Cracker singles chronology
| "Happy Birthday to Me" (1992) | "Low" (1993) | "Get Off This" (1994) |

Music video
- "Low" on YouTube

= Low (Cracker song) =

1993 single by Cracker

"Low" is a song by American rock band Cracker. It was released in August 1993, as the lead single from their second studio album Kerosene Hat. The song became a sleeper hit, reaching number 64 on the US Billboard Hot 100 chart in May 1994. Its biggest success was on the rock charts, reaching number three on the Billboard Modern Rock Tracks chart in November 1993 and number five on the Billboard Album Rock Tracks chart in March 1994. The music video, directed by Carlos Grasso, portrays lead singer David Lowery losing a boxing match with actress and comedian Sandra Bernhard.

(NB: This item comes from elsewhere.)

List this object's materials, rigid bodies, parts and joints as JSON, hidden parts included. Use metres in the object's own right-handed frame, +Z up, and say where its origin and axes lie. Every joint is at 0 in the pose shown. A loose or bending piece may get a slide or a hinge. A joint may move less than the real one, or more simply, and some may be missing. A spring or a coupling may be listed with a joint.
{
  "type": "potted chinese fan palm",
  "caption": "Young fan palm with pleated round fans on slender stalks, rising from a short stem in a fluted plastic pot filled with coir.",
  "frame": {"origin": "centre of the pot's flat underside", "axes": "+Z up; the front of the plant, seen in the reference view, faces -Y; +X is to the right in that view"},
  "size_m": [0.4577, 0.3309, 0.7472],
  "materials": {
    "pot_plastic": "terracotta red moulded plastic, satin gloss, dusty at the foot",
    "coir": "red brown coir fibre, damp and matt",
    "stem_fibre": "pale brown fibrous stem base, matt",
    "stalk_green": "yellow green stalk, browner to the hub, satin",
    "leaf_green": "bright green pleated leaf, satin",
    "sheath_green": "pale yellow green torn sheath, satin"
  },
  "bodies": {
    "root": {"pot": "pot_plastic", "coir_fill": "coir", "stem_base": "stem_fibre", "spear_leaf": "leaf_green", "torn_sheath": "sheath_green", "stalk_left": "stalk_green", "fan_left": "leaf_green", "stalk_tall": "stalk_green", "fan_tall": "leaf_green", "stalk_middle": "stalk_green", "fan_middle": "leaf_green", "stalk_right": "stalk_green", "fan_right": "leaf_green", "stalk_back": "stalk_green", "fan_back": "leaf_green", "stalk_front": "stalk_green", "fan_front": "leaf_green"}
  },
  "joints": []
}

In 2013, Lowery posted an essay on his website The Trichordist focused on "Low" in the era of streaming music. The headline was "My Song Got Played on Pandora 1 Million Times and All I Got Was $16.89, Less Than What I Make from a Single T-Shirt Sale!" The post went viral and has become a reference point in the debate over the economics of streaming music.

==Background==
David Lowery has said that the band's label made him write a letter to radio stations denying that the song was about drugs, claiming that the repeated phrase "being stoned" was really "being stone." Lowery paraphrased a label executive as telling him, "I don't believe you and neither will anyone else, but there needs to be deniability and this is what we're gonna say."

==Track listings==
- UK CD single
1. "Low" – 4:36
2. "I Ride My Bike" – 6:32
3. "Sunday Train" – 3:42
4. "Whole Lotta Trouble" – 2:26

- US CD single
5. "Low" – 4:35
6. "Sunday Train" – 3:42
7. "Whole Lotta Trouble" – 2:26
8. "I See the Light" – 5:13
9. "Steve's Hornpipe" – 2:13

==Charts==

===Weekly charts===

| Chart (1993–1994) | Peak position |
|---|---|
| Australia (ARIA) | 63 |
| Scottish Singles Sales (Official Charts) | 58 |
| UK Singles (Official Charts) | 40 |
| UK Airplay (Music Week) | 38 |
| US Billboard Hot 100 | 64 |
| US Album Rock Tracks (Billboard) | 5 |
| US Modern Rock Tracks (Billboard) | 3 |

===Year-end charts===

| Chart (1993) | Position |
|---|---|
| US Modern Rock Tracks (Billboard) | 17 |

| Chart (1994) | Position |
|---|---|
| US Album Rock Tracks (Billboard) | 19 |

==Release history==

| Region | Date | Format(s) | Label(s) | Ref. |
| United States | August 13, 1993 | Alternative rock radio | Virgin |  |
| Australia | May 16, 1994 | CD |  |
| United Kingdom | 7-inch vinyl; 10-inch vinyl; CD; cassette; |  |

==Cover versions==
In 2017, Lydia Lunch and Cypress Grove covered "Low" on their album Under the Covers.

==In popular culture==
"Low" was featured in the film The Perks of Being a Wallflower and its accompanying soundtrack. In addition, it was used in The Wolverine and episodes of Hindsight and Rectify. The B-side track "Whole Lotta Trouble" was featured on the soundtrack of the 1995 film Empire Records.